A week ago today the city of Baltimore was set ablaze by its own citizens. The media storm following the protests and riots is the latest in a string of events that continue to orient our attention as a society to the lack of economic and social opportunity in America
David Brooks, an Op-Ed columnist for the New York Times, wrote an excellent piece on “The Nature of Poverty” a week ago. Brooks draws attention to the importance of the social dynamics that undercut attempts to improve the conditions of urban poor through increased spending and policy solutions.
What Brooks notes in his article, and many others recognize, is that when dealing with poverty, one must deal with the causes of poverty and the psychological and developmental effects of poverty. One-size-fits-all programs fail to do justice to the ways in which individual circumstances vary. Some people have short-term needs – such as gas to get to work – while others need more structured and long-term oriented assistance – such as acquiring the skills necessary to compete in a very competitive job market. This requires panoply of social programs specifically targeted to lift people out of poverty for good.

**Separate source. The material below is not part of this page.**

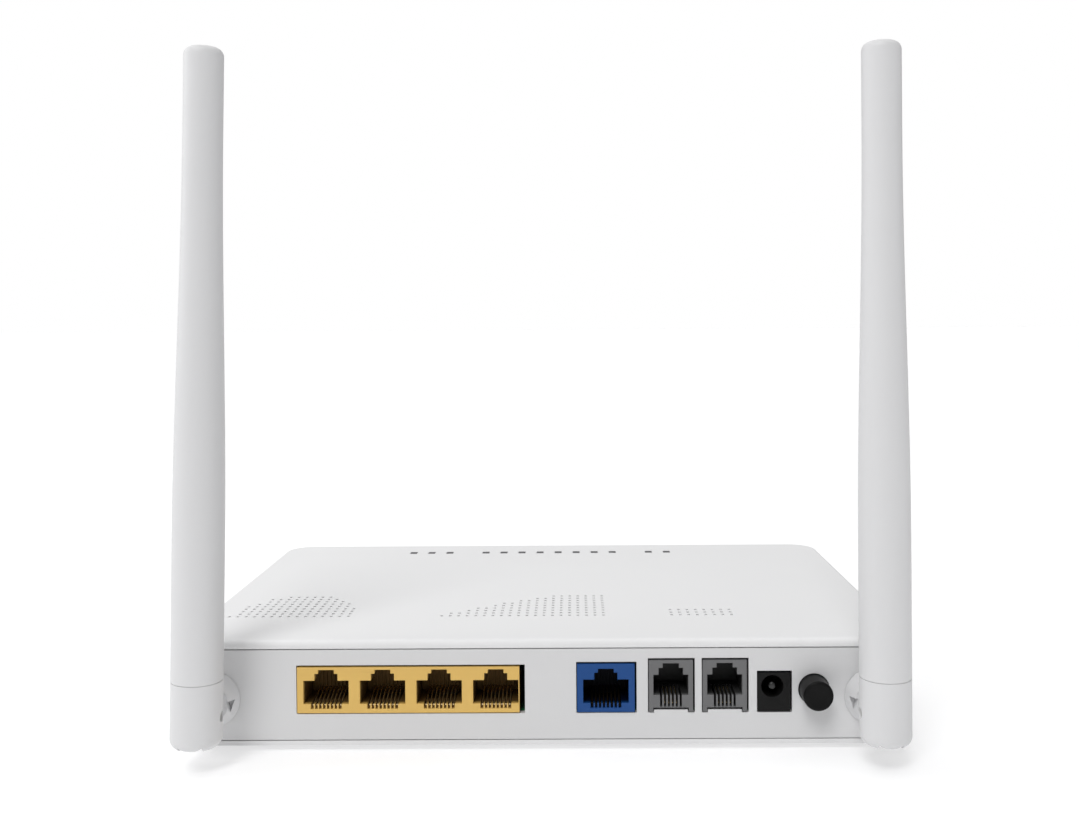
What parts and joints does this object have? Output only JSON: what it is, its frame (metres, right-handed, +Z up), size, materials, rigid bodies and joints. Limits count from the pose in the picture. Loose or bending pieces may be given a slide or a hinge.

A safety net in good working order is crucial to a healthy economy, but poor families don’t just need help – they need the right kind of help. Giving people money really does make them better off. Yes, it’s better to have more money to buy groceries and other basic necessities, but improving inequality through handouts has no consistent correlation with upward mobility.
Baltimore is the perfect example of the fact that getting more money from the government doesn’t really make you less poor, and a testament to the fact that poverty is enabled to linger through the impoverishment of our social relations.